Top 10 Interesting And Lesser-Known Facts To Know

As Google turned 25, here’s a list of the top 10 interesting facts about the search engine that went on to become a tech giant.

Top 10 Interesting And Lesser-Known Facts To Know
Google was originally named Backrub. (Photo: Unsplash)

New Delhi: Google, which has come a long way from being born as the search engine to one of the top technology companies, turned 25 on Monday. With thousands of queries being searched on Google every day, it is almost impossible now to imagine a life without the search engine. It was founded on September 4, 1998, by American computer scientists Larry Page and Sergey Brin while they were PhD students at Stanford University in California. Today, Google makes hundreds of products used by billions of people across the globe, from YouTube and Android to Gmail and Google Search.

As Google turned 25, here’s a list of the top 10 interesting facts about the search engine that went on to become a tech giant.

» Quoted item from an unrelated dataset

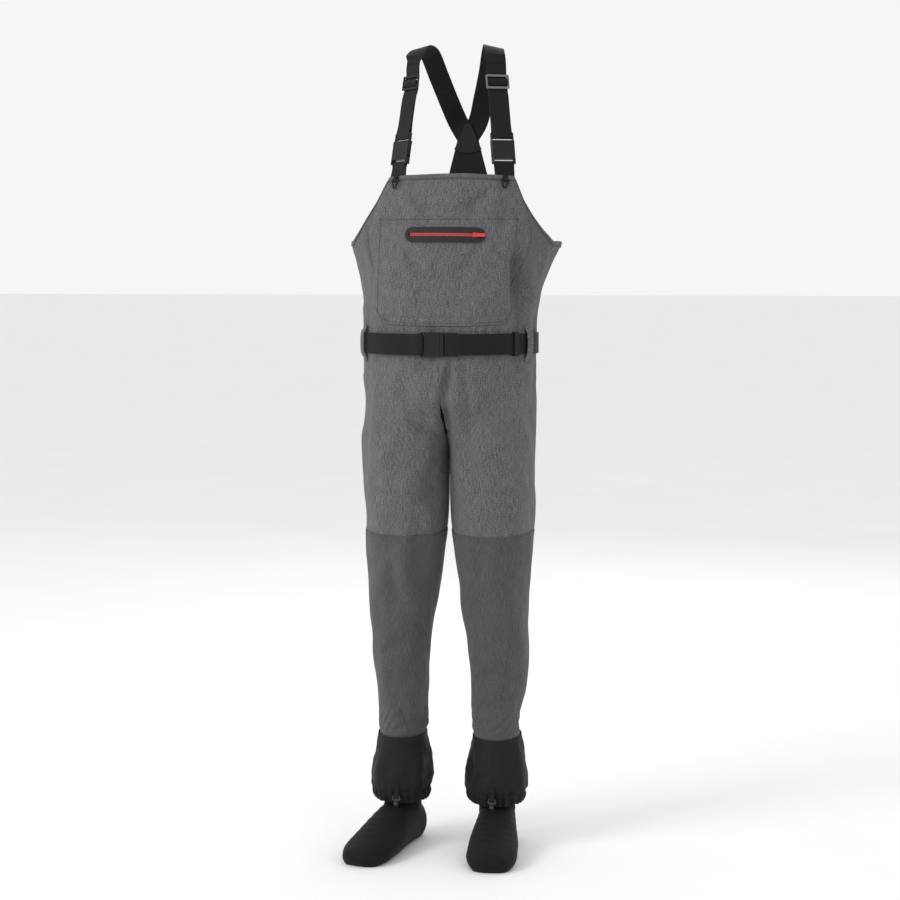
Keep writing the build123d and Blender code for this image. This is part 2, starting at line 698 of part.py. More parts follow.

  1. The first version of the Google search engine was launched in August 1996 on the Stanford website.
  2. Larry Page and Sergey Brin are the co-founders of Google, which was originally named as Backrub. Working from their dorm rooms at Stanford University, Larry Page and Sergey Brin built a search engine that used links to determine the importance of individual pages on the World Wide Web. They called this search engine Backrub.
  3. Gmail was launched on April Fool’s Day (April 1) in 2004 in a wackily-worded announcement and everyone thought it was a hoax back then.
  4. The full form of Google is the Global Organization of Oriented Group Language of Earth. The first office of Google was a rented garage in Santa Margarita Ave.
  5. The first Google Doodle was a Burning Man stick figure. It was an ‘out-of-the-office’ message that was created by Larry Page and Sergey Brin to let people know that they were going to attend the Burning Man festival.
  6. Backrub was later renamed Google. The name was a play on the mathematical expression for the number 1 followed by 100 zeros and aptly reflected Larry and Sergey’s mission ‘to organise the world’s information and make it universally accessible and useful.’
  7. Over the next few years, Google caught the attention of not only the academic community, but Silicon Valley investors as well. In August 1998, Sun co-founder Andy Bechtolsheim wrote Larry and Sergey a check for $100,000, and Google Inc was officially born.
  8. With this investment, the newly incorporated team made the upgrade from the dorms to their first office: a garage in suburban Menlo Park, California, owned by Susan Wojcicki (employee no 16 and later went on to become the CEO of YouTube). Clunky desktop computers, a ping pong table and bright blue carpet set the scene for those early days and late nights.
  9. Even in the beginning, things were unconventional: from Google’s initial server (made of Lego) to the first ‘Doodle’ in 1998: a stick figure in the logo announcing to site visitors that the entire staff was playing hooky at the Burning Man Festival. ‘Don’t be evil’ captured the spirit of our intentionally unconventional methods.
  10. In the years that followed, the company expanded rapidly – hiring engineers, building a sales team and introducing the first company dog, Yoshka. Google outgrew the garage and eventually moved to its current headquarters (aka’The Googleplex’) in Mountain View, California.